▶ [GIVEN PROBLEM]:
Copy out each line that has "joints" in it.

[Structured object records]
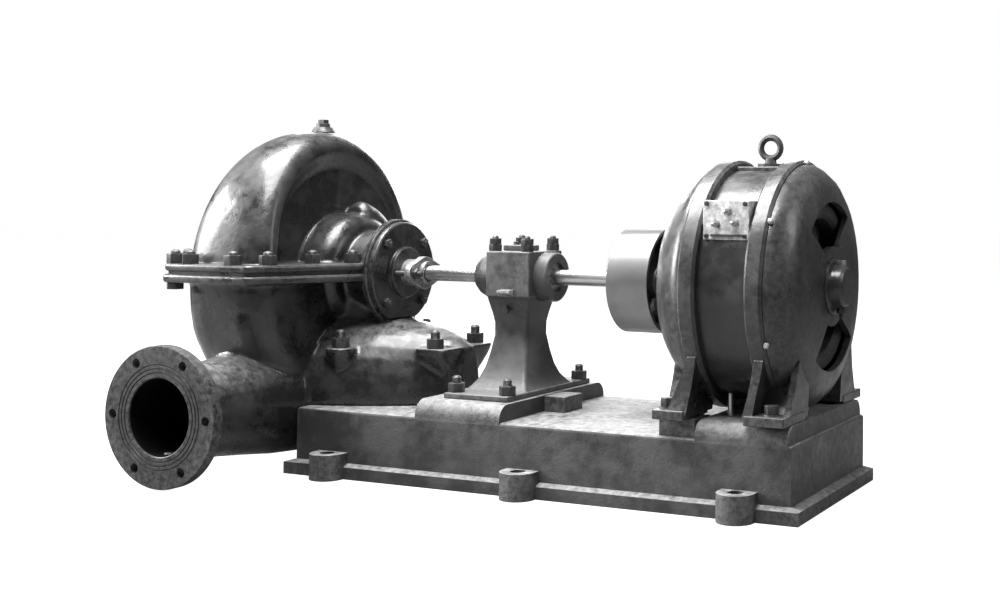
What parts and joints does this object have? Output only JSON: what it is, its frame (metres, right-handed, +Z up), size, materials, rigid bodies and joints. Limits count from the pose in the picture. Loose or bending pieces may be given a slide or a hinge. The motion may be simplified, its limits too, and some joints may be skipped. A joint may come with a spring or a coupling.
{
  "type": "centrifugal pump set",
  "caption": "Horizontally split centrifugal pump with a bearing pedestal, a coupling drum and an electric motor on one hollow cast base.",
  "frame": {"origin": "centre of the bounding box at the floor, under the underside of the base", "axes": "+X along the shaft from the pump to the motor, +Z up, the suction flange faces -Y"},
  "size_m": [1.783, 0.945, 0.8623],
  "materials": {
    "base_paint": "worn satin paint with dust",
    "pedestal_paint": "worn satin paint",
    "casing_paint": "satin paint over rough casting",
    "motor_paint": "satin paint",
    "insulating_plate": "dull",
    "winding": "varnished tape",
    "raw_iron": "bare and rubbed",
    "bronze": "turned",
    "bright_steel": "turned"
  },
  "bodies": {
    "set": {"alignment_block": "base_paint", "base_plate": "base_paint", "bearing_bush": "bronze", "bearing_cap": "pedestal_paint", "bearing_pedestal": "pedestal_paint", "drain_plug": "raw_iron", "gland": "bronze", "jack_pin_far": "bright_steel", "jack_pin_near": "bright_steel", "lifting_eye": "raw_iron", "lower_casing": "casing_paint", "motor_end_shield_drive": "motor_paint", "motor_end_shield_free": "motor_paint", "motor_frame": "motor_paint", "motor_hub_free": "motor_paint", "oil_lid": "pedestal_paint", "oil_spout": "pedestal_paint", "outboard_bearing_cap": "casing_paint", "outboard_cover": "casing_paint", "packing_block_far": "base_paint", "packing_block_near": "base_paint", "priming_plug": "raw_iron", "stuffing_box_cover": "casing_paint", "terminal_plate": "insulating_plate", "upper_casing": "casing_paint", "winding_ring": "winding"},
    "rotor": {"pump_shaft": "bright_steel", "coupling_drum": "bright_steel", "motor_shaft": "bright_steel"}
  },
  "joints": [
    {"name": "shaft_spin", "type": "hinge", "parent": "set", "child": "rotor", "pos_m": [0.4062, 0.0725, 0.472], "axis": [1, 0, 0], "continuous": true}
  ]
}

* * *

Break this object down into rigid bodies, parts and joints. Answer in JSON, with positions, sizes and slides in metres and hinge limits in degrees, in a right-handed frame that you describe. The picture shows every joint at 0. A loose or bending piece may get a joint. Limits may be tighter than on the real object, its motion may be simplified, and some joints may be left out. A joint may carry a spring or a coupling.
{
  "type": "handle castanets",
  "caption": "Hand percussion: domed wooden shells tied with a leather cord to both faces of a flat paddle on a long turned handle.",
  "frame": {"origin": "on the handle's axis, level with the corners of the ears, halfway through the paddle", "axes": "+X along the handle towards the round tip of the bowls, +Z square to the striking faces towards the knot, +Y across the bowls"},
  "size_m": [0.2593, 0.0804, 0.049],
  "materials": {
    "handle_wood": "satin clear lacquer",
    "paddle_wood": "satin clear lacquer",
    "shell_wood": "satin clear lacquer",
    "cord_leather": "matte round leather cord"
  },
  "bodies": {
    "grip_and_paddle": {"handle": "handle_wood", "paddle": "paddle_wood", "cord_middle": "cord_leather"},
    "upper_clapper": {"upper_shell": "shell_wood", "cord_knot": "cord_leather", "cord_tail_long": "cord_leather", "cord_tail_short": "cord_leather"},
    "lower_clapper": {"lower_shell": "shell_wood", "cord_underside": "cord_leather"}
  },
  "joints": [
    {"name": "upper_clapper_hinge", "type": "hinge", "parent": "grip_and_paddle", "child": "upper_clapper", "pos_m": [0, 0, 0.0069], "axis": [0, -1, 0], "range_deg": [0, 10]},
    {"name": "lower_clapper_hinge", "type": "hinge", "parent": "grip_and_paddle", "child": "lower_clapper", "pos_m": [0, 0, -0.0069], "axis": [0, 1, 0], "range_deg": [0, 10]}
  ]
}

▶ [SOLUTION TO THIS EXERCISE]:
What parts and joints does this object have? Output only JSON: what it is, its frame (metres, right-handed, +Z up), size, materials, rigid bodies and joints. Limits count from the pose in the picture. Loose or bending pieces may be given a slide or a hinge. The motion may be simplified, its limits too, and some joints may be skipped. A joint may come with a spring or a coupling.
  "joints": [
Break this object down into rigid bodies, parts and joints. Answer in JSON, with positions, sizes and slides in metres and hinge limits in degrees, in a right-handed frame that you describe. The picture shows every joint at 0. A loose or bending piece may get a joint. Limits may be tighter than on the real object, its motion may be simplified, and some joints may be left out. A joint may carry a spring or a coupling.
  "joints": [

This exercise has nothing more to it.